Anja Franck | 18 March 2022

Our kitchen table is always messy, but this Thursday morning, as I sit down to have my first cup of coffee, I have trouble finding space due to all the colored pencils and drawing books scattered across the table cloth. They remind me of the weekend visit from my six-year-old friend, a very creative and determined young lady who also happens to be my husband’s niece. Her visit was a much-welcomed break from everyday life but also the current horrors of the world. For a few days, I didn’t think about the horrific scenes from the war in Ukraine, the talk of an imminent nuclear disaster, or the blatant racism in Europe’s response to the different groups of people that flee the wars of madmen across the globe.


“Did you know that I used to be a juggler?” I asked my six-year-old friend on Sunday afternoon. My question was an attempt to distract her from a very distinct wish to return to the skateboard ramp around the corner from our house. It is true. I used to be a juggler, but she looked at me with the kind of skeptical face that only a six-year-old can master, “So, show me.”

I picked up three mandarins from the fruit basket on the table to show her. I dropped one or two on the floor, and she laughed, “You can’t juggle! You keep dropping the mandarins!”

She had a point. I am certainly out of practice.
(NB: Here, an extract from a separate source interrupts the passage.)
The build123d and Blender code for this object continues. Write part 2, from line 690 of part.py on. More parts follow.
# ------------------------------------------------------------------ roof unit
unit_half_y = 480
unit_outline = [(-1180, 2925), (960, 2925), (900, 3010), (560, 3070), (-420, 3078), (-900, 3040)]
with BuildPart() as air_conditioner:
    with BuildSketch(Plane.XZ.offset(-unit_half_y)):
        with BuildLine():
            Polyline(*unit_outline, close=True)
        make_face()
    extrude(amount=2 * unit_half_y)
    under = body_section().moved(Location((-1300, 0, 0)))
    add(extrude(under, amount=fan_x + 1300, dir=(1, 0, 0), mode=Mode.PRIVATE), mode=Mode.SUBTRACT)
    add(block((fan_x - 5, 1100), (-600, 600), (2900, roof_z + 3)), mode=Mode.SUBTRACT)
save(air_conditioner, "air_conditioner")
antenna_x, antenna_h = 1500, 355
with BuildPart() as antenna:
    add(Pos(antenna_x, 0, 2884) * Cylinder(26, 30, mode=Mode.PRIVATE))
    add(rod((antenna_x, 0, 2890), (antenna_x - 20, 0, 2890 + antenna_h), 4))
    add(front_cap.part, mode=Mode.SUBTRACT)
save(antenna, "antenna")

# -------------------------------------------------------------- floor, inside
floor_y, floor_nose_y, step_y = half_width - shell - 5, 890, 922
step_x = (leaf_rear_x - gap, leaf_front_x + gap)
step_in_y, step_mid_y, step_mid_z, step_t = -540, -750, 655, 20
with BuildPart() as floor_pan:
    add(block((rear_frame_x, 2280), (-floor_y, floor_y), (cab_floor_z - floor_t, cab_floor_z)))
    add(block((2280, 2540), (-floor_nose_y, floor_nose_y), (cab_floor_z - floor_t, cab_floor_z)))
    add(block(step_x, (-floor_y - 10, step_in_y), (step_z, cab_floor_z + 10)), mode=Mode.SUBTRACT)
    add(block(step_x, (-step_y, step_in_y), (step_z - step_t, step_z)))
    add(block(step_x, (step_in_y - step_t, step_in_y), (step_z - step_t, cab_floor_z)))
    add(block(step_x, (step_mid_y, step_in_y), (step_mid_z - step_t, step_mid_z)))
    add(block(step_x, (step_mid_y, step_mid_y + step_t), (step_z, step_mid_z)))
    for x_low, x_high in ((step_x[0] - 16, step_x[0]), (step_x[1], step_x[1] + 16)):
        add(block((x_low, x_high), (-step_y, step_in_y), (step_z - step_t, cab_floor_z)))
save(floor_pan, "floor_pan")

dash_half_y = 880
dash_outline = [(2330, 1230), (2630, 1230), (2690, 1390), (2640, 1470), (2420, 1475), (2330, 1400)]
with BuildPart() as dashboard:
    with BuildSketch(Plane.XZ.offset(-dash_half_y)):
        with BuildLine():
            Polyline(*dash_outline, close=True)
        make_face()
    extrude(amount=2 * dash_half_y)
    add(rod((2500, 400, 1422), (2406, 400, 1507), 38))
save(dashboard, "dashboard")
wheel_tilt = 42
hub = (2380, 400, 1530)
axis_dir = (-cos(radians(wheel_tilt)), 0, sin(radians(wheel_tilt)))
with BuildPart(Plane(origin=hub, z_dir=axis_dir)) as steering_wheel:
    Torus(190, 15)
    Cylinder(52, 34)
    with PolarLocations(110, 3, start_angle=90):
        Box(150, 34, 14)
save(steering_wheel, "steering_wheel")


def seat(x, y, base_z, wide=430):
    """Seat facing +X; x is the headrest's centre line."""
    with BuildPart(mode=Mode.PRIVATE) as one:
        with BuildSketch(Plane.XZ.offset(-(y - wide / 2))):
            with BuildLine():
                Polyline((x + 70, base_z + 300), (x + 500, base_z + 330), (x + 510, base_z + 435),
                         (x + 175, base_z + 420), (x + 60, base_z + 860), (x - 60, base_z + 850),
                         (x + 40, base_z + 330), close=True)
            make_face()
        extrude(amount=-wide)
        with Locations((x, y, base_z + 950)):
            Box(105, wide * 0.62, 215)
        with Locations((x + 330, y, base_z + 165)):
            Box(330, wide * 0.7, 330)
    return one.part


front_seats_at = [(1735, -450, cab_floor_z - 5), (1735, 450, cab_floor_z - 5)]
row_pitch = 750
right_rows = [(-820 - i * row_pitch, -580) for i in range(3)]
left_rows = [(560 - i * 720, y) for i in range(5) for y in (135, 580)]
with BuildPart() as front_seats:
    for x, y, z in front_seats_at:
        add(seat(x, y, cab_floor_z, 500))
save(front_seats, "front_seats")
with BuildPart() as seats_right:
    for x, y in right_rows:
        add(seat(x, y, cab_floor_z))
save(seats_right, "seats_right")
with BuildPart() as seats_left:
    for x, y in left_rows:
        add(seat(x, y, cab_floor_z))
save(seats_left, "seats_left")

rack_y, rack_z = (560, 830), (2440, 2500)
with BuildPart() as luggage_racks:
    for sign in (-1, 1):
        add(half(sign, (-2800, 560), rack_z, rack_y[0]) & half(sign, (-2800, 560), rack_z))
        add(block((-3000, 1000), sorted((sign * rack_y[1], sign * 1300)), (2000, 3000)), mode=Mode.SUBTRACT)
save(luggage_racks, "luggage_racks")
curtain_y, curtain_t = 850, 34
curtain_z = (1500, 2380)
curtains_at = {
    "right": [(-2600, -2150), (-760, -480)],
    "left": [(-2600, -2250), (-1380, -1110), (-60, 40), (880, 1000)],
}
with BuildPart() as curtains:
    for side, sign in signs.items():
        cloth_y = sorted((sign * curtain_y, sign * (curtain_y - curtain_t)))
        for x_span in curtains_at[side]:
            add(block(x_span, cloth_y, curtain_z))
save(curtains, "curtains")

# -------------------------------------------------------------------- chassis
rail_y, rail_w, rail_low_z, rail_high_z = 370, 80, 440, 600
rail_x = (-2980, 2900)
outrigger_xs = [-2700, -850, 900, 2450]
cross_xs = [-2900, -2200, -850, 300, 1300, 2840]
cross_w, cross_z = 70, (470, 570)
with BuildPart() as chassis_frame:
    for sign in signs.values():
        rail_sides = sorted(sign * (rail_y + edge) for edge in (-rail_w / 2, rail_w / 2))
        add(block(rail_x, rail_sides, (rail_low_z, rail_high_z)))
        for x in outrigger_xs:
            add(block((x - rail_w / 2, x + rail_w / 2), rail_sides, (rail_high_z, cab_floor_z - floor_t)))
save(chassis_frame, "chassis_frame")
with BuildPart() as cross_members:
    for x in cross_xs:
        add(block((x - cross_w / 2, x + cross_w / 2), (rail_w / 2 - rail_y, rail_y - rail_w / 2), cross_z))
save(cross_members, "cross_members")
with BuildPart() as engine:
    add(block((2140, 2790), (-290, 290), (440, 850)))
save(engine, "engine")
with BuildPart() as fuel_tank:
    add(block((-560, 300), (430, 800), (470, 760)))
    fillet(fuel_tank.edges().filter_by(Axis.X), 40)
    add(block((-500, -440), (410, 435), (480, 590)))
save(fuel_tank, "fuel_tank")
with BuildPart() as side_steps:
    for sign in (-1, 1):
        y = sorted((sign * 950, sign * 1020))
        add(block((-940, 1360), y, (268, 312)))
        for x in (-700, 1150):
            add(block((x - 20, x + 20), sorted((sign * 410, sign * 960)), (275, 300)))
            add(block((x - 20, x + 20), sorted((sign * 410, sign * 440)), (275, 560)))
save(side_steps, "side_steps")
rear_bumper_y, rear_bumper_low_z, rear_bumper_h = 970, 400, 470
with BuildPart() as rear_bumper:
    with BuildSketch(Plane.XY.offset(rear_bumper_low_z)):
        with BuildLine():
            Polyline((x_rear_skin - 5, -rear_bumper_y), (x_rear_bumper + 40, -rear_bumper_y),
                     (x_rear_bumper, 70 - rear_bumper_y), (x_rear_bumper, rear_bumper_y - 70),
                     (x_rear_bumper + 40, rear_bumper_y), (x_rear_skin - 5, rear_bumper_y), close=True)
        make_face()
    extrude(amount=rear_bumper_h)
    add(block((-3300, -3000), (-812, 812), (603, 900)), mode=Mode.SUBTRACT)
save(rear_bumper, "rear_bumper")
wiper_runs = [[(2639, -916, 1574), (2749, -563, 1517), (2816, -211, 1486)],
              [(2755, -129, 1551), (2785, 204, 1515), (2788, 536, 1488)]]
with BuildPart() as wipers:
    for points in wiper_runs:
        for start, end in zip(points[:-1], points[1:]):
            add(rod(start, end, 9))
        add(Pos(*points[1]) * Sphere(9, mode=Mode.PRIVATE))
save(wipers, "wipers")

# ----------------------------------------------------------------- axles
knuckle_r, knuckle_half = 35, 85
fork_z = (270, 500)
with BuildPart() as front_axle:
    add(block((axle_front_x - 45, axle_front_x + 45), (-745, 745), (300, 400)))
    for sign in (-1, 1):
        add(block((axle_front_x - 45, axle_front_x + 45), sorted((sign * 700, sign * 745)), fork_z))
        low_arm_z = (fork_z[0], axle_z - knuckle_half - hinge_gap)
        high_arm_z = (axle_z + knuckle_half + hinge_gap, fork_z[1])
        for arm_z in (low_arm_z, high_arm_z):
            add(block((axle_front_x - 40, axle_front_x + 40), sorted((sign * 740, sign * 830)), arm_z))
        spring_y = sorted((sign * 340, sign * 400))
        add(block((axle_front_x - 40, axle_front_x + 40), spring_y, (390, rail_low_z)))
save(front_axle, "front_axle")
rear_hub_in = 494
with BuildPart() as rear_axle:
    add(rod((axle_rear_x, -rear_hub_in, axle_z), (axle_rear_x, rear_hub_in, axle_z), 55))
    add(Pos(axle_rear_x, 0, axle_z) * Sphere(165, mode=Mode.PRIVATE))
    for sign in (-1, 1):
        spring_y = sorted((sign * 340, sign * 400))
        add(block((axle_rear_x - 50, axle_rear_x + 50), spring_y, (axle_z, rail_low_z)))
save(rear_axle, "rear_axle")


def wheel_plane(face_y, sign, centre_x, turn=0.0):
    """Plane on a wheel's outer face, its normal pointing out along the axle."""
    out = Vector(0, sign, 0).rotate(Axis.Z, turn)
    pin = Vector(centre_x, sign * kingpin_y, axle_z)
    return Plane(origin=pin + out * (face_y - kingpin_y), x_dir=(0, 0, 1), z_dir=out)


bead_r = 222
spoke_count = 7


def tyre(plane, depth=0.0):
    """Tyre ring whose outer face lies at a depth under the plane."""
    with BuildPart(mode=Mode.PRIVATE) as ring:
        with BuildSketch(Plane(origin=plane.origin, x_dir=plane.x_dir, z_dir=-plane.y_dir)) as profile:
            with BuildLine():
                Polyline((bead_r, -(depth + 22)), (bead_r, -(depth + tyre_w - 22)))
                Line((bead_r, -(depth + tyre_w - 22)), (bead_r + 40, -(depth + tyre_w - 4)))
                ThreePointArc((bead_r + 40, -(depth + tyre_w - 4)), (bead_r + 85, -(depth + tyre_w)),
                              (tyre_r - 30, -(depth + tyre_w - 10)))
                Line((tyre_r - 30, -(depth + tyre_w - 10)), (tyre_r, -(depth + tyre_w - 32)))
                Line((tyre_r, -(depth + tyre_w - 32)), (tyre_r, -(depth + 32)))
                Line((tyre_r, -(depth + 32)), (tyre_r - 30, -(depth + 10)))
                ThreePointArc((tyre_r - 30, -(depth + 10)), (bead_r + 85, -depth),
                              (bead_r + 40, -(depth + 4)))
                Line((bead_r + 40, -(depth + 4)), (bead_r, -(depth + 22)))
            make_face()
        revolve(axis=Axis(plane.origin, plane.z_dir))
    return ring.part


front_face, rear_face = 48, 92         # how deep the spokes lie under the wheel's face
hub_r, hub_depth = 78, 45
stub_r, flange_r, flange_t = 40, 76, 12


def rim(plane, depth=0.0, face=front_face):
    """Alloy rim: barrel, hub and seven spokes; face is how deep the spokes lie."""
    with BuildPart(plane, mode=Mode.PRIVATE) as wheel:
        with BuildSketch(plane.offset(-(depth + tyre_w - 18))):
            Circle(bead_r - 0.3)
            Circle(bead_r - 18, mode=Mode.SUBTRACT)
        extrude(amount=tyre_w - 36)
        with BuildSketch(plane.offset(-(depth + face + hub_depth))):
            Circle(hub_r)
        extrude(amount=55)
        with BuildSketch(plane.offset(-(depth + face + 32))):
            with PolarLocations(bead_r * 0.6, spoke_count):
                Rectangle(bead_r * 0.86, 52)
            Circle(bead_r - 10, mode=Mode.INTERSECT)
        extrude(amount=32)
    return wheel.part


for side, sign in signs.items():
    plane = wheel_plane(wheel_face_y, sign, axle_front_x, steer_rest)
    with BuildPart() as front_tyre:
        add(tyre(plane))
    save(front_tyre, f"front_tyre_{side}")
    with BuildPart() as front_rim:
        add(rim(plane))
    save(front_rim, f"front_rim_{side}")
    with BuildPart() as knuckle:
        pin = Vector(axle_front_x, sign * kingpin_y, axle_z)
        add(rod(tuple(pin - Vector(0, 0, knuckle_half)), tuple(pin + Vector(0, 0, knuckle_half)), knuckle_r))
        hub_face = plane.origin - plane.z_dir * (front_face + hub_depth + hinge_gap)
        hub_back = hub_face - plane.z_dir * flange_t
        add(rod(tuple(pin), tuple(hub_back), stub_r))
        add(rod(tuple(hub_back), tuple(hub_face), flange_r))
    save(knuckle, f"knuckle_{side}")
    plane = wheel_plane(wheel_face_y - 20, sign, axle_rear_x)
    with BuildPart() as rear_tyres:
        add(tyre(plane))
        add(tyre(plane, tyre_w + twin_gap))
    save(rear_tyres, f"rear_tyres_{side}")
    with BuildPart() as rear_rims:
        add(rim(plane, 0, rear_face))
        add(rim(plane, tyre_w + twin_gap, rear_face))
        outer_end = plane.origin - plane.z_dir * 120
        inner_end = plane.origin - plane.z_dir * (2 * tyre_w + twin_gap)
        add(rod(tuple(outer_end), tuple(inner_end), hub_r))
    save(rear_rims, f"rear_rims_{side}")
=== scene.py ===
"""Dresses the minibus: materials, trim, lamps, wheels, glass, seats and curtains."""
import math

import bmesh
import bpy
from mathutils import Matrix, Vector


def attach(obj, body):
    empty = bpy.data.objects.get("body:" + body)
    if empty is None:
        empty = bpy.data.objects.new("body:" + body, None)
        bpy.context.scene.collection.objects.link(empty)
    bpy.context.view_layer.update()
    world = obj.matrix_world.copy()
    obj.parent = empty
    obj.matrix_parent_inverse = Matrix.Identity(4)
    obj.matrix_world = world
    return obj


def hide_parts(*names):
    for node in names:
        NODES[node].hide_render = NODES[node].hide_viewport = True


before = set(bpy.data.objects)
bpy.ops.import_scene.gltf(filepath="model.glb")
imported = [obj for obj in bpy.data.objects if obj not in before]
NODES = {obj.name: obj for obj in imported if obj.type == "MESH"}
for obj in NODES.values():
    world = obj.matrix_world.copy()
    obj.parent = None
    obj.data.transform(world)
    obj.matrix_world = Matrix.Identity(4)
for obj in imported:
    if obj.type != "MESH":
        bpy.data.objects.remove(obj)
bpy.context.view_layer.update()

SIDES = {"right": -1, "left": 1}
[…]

But the distraction worked.

She jumped off the kitchen sofa two seconds later and ran up to me, “Can I try?”

Only then did I realize that I am also seriously out of practice with younger children.

What a rookie mistake. We would now have splashed mandarins all over the floor.


As I scroll through social media while having my morning coffee these few days later, I stumble upon an online clip of some people from the Dream Doctors Projects that are clowning the border crossing between Ukraine and Moldova. These red-nosed clowns do their usual thing. In the light snowfall, they move between the groups of people waiting and attempt to make them laugh. They perform magic tricks. They make balloon animals. They hand out sweets. They dance. One of the clowns also tries to juggle, but he keeps dropping one of the balls on the ground. The young girl standing in front of him picks the ball up, but the moment she hands it back to the clown, he drops another one. She picks it up. He drops another one. And another one.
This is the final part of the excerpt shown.